We check that the user has the SYS_ADMIN capability, which means that they are allowed to operate as the machine administrator. We don’t want anyone but the administrator making a mess of the display.
Next we check for standard PC video modes (320 or 640 wide with either EGA or VGA depths). If the mode is not a standard video mode, then we reject it as not supported by our card. But if the mode is acceptable we save it so that VIDIOCFBUF will give the right answer next time it is called. The hardware_set_fb() function is a card-specific function to program the card for the desired mode.
Before the driver can display an overlay window it needs to know where the window should be placed and how large it should be. If the card supports clipping, it needs to know which rectangles to omit from the display. The video_ window structure is used to describe the way the image should be displayed, using the following parameters:
width: The width in pixels of the desired image. The card may use a smaller size if this size is not available.
height: The height of the image. The card may use a smaller size if this size is not available.
x:The X position of the top left of the window. This is in pixels relative to the left hand edge of the picture. Not all cards can display images aligned on any pixel boundary. If the position is unsuitable the card adjusts the image right and reduces the width.
y: The Y position of the top left of the window. This is counted in pixels relative to the top edge of the picture. As with the width, if the card cannot display starting on this line it will adjust the values.
chromakey: The color (expressed in RGB32 format) for the chromakey color if chromakeying is being used.
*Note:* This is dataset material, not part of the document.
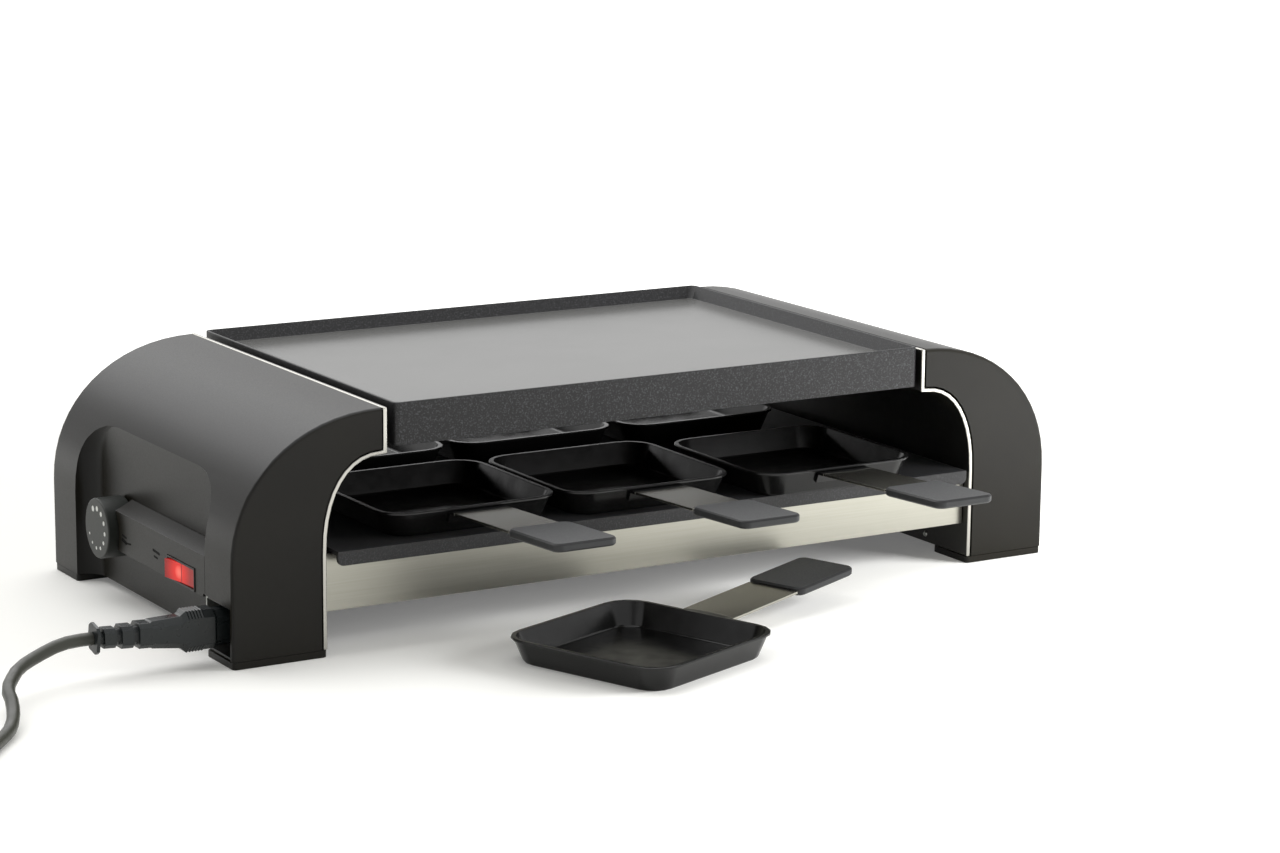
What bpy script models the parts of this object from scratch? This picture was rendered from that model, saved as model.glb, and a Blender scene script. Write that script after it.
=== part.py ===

clips: An array of rectangles that must not be drawn over.
clipcount:The number of clips in this array.
Each clip is a struct video_clip with fields that coordinate relative to the display (x, y) and specify width and height in pixels (width, height). There is also a spare field for the application (next). The driver is required to ensure it always draws in the area requested or a smaller area, and that it never draws in any of the areas that are clipped.
Our example card uses chromakey, so we don’t have to address most of the clipping options. We add a video_ window structure to our global variables to remember our parameters, as we did with the frame buffer.
Because we are using chromakey, our setup is fairly simple. Mostly, we have to check that the values are sane and load them into the capture card.
With all the setup done we can now turn on the actual capture/overlay. This is done with the VIDIOCCAPTURE ioctl. This takes a single integer argument where 0 is on and 1 is off.
We grab the flag from user space and either enable or disable according to its value. There is one small corner case we have to consider here. Suppose that the capture was requested before the video window or the frame buffer had been set up. In those cases, there will be unconfigured fields in our card data, as well as unconfigured hardware settings. We check for this case and return an error if the frame buffer or the capture window width is zero.
We don’t need to support any other ioctls, so if we get this far, it is time to tell the video layer that we don’t know what the user is talking about.
The Video4Linux layer supports additional features, including a high-performance mmap()-based capture mode, as well as capturing partial images. You should now have enough example code to implement most simple Video4Linux devices for radio and TV cards.